FEEDLOTS AND OTHER SOURCES OF AMMONIA
Of the 830,000 metric tons of ammonia (NH3) emitted in the United States in 1980 by anthropogenic sources, emissions from livestock-waste management dominate at 540,000 metric tons/yr (Placet and Streets, 1987); animal excrement is estimated to be the major terrestrial source of ammonia worldwide. Other sources (in metric tons per year) are fertilizer production (110,000), agricultural application of anhydrous NH3 (50,000), NH3 synthesis (40,000), petroleum refineries (40,000), motor vehicles (30,000), stationary fossil fuel combustion (20,000), and coke manufacture (10,000). In polluted urban areas such as Los Angeles and Denver, where nitric acid concentrations are high (greater than 1 ppb), NH3 emissions from feedlots can influence urban airborne particle composition and concentration. Studies made in 1978 in the Denver "brown cloud" showed that about 20% of the fine particle mass (i.e., particles less than 2.5 µm in diameter) was composed of ammonium nitrate (NH4NO3) (Countess et al., 1980); these particles accounted for about 17% of the visibility reduction (Wolff et al., 1981).
Söderlund and Svensson (1976) estimated that wild and domestic animals and humans produce globally about 27–50 million metric tons/yr of NH3, but only a small faction of those emissions (2–7 million metric tons/yr) is attributable to wild animal wastes. Therefore, NH3 emissions in national parks and wilderness areas should be very low.
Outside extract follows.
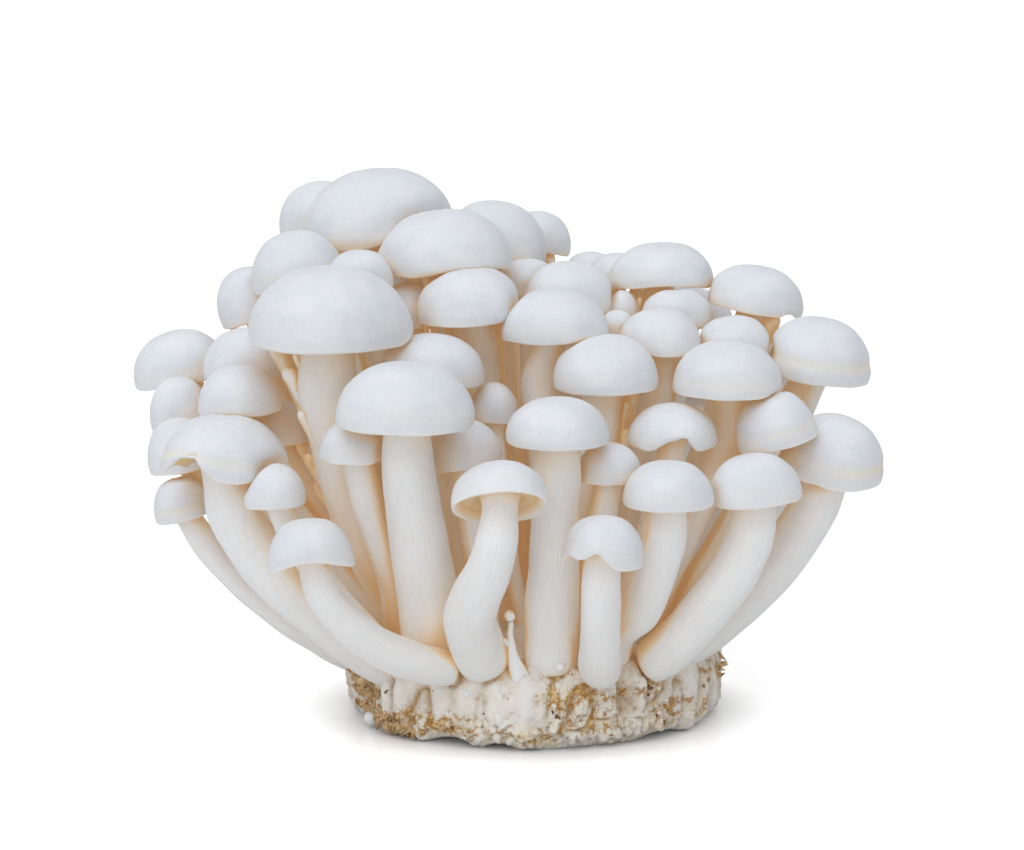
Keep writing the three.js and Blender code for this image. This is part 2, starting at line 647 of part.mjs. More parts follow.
for (const m of MUSHROOMS) {
  addMesh(group, `mushroom_${m.name}`, toGeometry(toSolid(skin(m))), WHITE_FLESH);
}

export default group;
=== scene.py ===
# %% [markdown]
# # A cluster of white beech mushrooms
# The real object is one growth: about sixty white mushrooms that fan out of a round
# plug of felted mycelium. The solids come in from the CAD model as a fixed frame, and
# every later cell dresses one part of it with a finer mesh or a finish.
# Everything is in metres, with +Z up and -Y towards the viewer.

# %% Load the solids as a fixed frame
import math
import random

import bpy
import numpy as np
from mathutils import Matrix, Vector, noise
from mathutils.bvhtree import BVHTree


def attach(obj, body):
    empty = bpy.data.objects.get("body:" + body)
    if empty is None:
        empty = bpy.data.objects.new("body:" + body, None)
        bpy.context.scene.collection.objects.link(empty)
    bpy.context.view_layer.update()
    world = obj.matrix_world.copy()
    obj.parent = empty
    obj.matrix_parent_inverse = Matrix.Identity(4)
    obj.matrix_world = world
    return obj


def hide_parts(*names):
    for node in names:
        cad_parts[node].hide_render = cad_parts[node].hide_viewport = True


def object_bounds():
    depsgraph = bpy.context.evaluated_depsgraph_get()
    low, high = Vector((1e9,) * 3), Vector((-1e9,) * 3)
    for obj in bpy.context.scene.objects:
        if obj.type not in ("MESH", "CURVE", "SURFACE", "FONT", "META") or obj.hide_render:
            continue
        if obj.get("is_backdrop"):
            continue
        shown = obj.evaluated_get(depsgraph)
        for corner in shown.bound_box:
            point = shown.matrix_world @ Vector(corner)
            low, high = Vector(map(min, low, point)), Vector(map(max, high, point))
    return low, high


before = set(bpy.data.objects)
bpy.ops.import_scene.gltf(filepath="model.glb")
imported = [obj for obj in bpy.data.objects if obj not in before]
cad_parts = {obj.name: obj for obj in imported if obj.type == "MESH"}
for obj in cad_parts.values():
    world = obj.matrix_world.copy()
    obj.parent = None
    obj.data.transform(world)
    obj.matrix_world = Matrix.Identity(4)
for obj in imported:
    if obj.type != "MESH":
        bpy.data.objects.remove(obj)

MM = 0.001
cad_low, cad_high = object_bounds()
print("solids:", len(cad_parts), "box in mm:", [round(v / MM, 1) for v in (*cad_low, *cad_high)])

# %% [markdown]
# ## The camera
# The cluster was seen from a little above the table, through a long lens. A long lens
# far away keeps the front and back caps nearly the same size, so the camera stands
# 600 mm off and looks 10 degrees down. An empty target isn't needed: the direction is
# turned straight into a rotation.

# %% Set the camera
PICTURE_WIDTH, PICTURE_HEIGHT = 1024, 850
CAMERA_FAR = 600.0
scene = bpy.context.scene
camera_data = bpy.data.cameras.new("long_lens")
camera_data.sensor_width = 36.0
camera_data.lens = 125.5
camera = bpy.data.objects.new("long_lens", camera_data)
scene.collection.objects.link(camera)
look_at = Vector((-3.7, 0.0, 48.9)) * MM
tilt = math.radians(10)
camera.location = look_at + Vector((0, -math.cos(tilt), math.sin(tilt))) * CAMERA_FAR * MM
camera.rotation_euler = (look_at - camera.location).to_track_quat("-Z", "Y").to_euler()
scene.camera = camera
print("camera at", [round(v / MM, 1) for v in camera.location])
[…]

It is possible, but probably unlikely, that visibility in the vicinity of national parks and wilderness areas could be impaired by NH3 emissions from feedlots and other nearby anthropogenic sources. In such cases, control of the emissions might be desired but would be difficult because the openness of most feedlots prevents capture of NH3 by the usual air treatment procedures employed in industrial operations (Bond, 1972). Chemical additives to the animal waste can lower NH 3 emissions; for example, added natural zeolites can lower NH3 emissions by 50% (Miner, 1984).